Its symptoms and disease cycle are similar to those of apple scab. A major difference is the frequent appearance of pear scab on twigs, where it can overwinter and start new infections in spring. Infection of pear leaves is not as common as apple scab on apple leaves.
Pear scab occurs on leaves, shoots, and fruits. Symptoms are very similar to apple scab. A major difference, however, is the frequent appearance of pear scab on twigs, where it can overwinter and sporulate to initiate new infections in the spring.
Lesions on leaves and petioles begin as round, brownish spots that eventually become velvety in appearance. Conidia, spores of the fungus, are produced within these lesions. Later in the season, small spots can be observed on the lower surface of the leaves. These are usually the result of late-spring or early summer infections. Leaf infection of pear is not as common as apple scab on apple leaves.
Scab lesions on fruit occur on the calyx end and eventually on the sides of the fruit. As these lesions enlarge, they become dark brown and form large black areas as they coalesce. Lesions on immature fruit are small, circular velvety spots. Darker, pinpoint spots develop as the fruit matures. Infected fruit often become irregular in shape.

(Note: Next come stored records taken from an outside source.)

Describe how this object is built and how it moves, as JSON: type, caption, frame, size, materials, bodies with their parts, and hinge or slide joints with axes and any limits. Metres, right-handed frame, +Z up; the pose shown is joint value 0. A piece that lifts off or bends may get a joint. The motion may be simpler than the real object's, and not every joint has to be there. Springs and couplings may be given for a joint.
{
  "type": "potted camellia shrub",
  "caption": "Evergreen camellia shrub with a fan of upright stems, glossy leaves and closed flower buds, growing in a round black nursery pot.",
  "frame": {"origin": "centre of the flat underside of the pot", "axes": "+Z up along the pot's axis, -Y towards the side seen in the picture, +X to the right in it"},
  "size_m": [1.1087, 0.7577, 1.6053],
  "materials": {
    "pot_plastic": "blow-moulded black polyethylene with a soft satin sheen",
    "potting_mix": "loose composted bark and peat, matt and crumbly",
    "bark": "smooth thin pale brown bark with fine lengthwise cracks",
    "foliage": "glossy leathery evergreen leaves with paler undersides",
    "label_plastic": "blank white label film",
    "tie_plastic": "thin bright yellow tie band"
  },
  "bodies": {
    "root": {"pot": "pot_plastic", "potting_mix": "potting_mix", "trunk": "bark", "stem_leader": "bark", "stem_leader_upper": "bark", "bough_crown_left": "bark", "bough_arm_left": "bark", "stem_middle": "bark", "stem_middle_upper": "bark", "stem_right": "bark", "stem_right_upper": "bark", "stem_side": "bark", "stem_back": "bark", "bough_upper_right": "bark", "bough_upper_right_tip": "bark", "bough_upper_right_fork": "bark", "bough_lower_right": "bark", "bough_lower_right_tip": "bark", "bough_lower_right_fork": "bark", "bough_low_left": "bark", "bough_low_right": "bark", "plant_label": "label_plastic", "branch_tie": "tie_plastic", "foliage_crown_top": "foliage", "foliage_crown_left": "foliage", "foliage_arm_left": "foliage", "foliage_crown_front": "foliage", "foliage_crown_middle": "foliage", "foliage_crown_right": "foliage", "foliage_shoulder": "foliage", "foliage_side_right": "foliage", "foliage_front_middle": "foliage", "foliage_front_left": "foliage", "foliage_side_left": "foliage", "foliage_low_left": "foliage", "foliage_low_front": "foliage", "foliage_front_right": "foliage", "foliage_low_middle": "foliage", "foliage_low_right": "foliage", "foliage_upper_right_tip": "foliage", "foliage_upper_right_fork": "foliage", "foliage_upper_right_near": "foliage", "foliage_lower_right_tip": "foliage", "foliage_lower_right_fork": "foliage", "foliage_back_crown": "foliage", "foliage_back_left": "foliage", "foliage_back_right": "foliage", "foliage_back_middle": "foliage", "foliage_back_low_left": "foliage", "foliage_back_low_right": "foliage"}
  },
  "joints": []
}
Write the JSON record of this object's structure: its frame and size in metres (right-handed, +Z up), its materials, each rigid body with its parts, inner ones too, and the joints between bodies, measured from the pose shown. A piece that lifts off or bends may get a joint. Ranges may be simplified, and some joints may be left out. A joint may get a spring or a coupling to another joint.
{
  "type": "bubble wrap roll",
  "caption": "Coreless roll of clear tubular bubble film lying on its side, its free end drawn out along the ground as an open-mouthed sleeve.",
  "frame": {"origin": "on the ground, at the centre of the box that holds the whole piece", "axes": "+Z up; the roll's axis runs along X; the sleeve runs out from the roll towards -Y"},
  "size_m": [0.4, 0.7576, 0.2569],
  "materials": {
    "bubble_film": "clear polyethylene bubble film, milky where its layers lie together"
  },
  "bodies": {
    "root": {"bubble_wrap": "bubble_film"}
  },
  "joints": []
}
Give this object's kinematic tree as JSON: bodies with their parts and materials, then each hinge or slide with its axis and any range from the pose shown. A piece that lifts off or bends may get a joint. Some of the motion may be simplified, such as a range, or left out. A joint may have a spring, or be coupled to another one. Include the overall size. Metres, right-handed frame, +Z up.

Shoot lesions resemble those found on fruit. Unlike apple scab, twig infections are common with pear scab. Early in the growing season, lesions on young shoots appear as brown, velvety spots. Later, these lesions become corky, canker-like areas. The following spring, pustules will develop within these overwintered lesions. These pustules produce spores that perpetuate the spread of the disease.
The fungus overwinters in leaves on the ground and also in infected twigs. Infection of pear foliage and fruit occurs under conditions similar to those required for infection of apple by the apple scab fungus. Ascospores are the major source of primary inoculum. Infection occurs in the spring around bud swell. Ascospores in the overwintered leaves are released as the result of rain and are carried by air currents to young leaves and fruit. Ascospores continue to mature over a 6- to 8-week period.
Conidia are the source of secondary inoculum and are produced in twig lesions. Many secondary cycles may occur over a growing season. The length of the wetting period and temperature required for infection depend on the number of hours of continuous wetness and the temperature during this wetting period. Scab lesions may develop in as few as 8 days after infection on young leaves and as many as 2 months on older leaves. Fruit are also more susceptible when young, however, mature fruit can be infected if the length of wetting period is sufficiently long.
Routine fungicide sprays normally control this disease in Pennsylvania. The fungicides that control apple scab also will control pear scab; however, pear scab is never as severe a problem as apple scab.